Reproduce all of the data word for word.

-- start SOURCE EXCERPT --

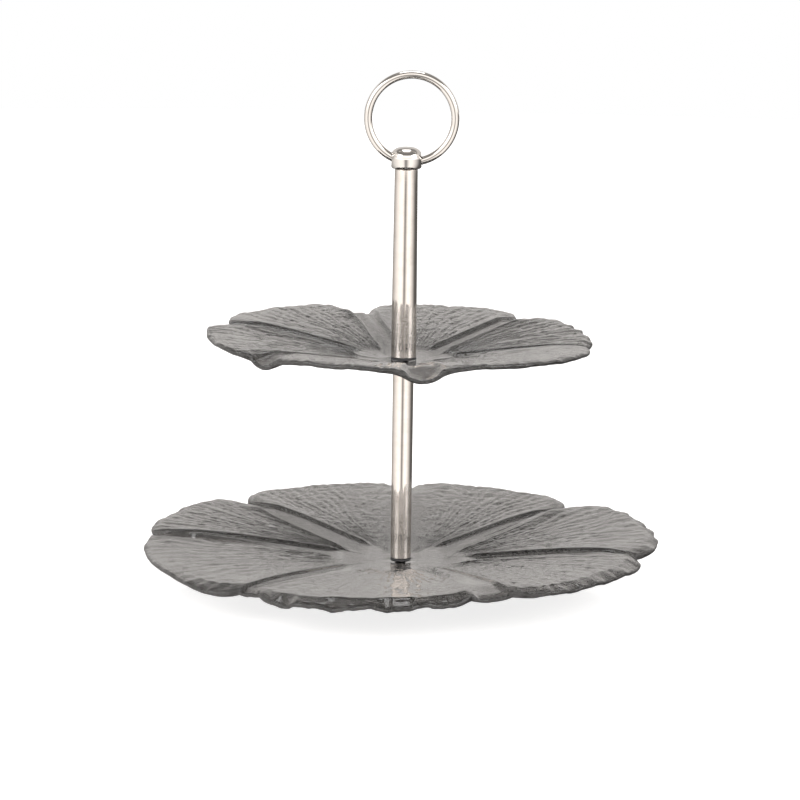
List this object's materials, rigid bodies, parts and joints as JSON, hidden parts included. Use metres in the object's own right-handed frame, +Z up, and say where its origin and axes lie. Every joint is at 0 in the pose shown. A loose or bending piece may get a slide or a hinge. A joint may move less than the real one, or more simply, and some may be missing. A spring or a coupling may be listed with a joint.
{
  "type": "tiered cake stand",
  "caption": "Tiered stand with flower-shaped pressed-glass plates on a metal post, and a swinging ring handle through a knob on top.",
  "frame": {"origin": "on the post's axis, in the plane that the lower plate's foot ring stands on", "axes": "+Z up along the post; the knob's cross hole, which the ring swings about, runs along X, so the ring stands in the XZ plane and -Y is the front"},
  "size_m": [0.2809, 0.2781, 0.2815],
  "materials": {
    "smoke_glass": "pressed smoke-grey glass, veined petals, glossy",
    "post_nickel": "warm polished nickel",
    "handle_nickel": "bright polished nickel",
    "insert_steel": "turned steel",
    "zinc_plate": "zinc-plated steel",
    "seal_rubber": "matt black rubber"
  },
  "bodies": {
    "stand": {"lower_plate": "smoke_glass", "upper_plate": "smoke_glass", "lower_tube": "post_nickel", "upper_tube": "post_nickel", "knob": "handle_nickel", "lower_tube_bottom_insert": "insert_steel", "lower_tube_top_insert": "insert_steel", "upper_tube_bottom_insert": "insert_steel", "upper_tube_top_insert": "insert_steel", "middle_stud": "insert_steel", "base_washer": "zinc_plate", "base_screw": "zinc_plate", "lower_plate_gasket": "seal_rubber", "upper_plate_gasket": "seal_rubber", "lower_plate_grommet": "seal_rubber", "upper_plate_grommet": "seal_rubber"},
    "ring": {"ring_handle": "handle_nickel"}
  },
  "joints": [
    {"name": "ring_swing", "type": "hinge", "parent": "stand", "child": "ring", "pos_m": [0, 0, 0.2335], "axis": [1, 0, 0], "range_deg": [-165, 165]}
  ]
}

-- end SOURCE EXCERPT --

● SOLUTION TO THIS EXERCISE:
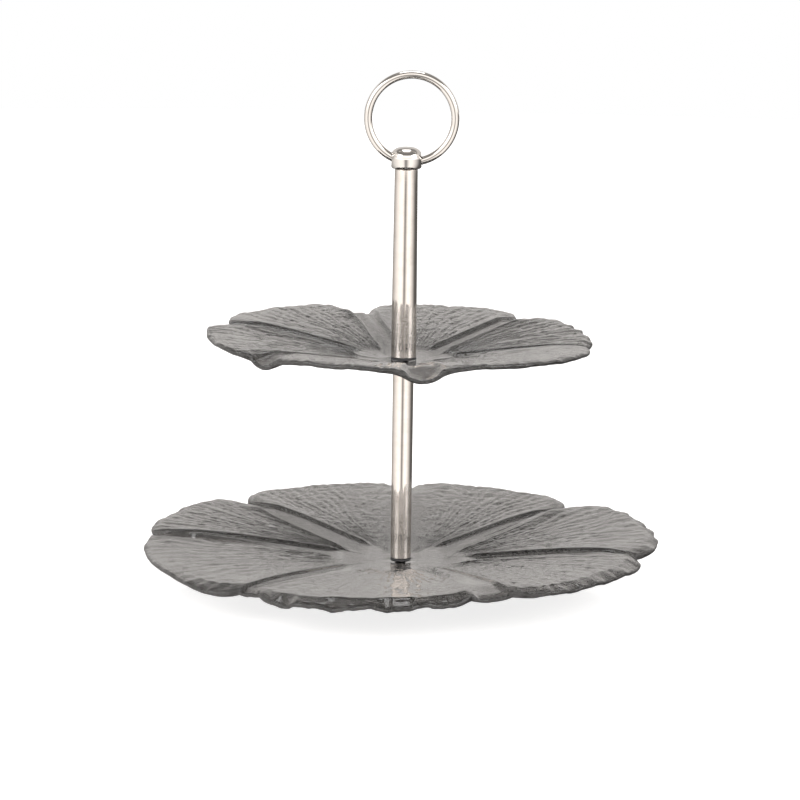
List this object's materials, rigid bodies, parts and joints as JSON, hidden parts included. Use metres in the object's own right-handed frame, +Z up, and say where its origin and axes lie. Every joint is at 0 in the pose shown. A loose or bending piece may get a slide or a hinge. A joint may move less than the real one, or more simply, and some may be missing. A spring or a coupling may be listed with a joint.
{
  "type": "tiered cake stand",
  "caption": "Tiered stand with flower-shaped pressed-glass plates on a metal post, and a swinging ring handle through a knob on top.",
  "frame": {"origin": "on the post's axis, in the plane that the lower plate's foot ring stands on", "axes": "+Z up along the post; the knob's cross hole, which the ring swings about, runs along X, so the ring stands in the XZ plane and -Y is the front"},
  "size_m": [0.2809, 0.2781, 0.2815],
  "materials": {
    "smoke_glass": "pressed smoke-grey glass, veined petals, glossy",
    "post_nickel": "warm polished nickel",
    "handle_nickel": "bright polished nickel",
    "insert_steel": "turned steel",
    "zinc_plate": "zinc-plated steel",
    "seal_rubber": "matt black rubber"
  },
  "bodies": {
    "stand": {"lower_plate": "smoke_glass", "upper_plate": "smoke_glass", "lower_tube": "post_nickel", "upper_tube": "post_nickel", "knob": "handle_nickel", "lower_tube_bottom_insert": "insert_steel", "lower_tube_top_insert": "insert_steel", "upper_tube_bottom_insert": "insert_steel", "upper_tube_top_insert": "insert_steel", "middle_stud": "insert_steel", "base_washer": "zinc_plate", "base_screw": "zinc_plate", "lower_plate_gasket": "seal_rubber", "upper_plate_gasket": "seal_rubber", "lower_plate_grommet": "seal_rubber", "upper_plate_grommet": "seal_rubber"},
    "ring": {"ring_handle": "handle_nickel"}
  },
  "joints": [
    {"name": "ring_swing", "type": "hinge", "parent": "stand", "child": "ring", "pos_m": [0, 0, 0.2335], "axis": [1, 0, 0], "range_deg": [-165, 165]}
  ]
}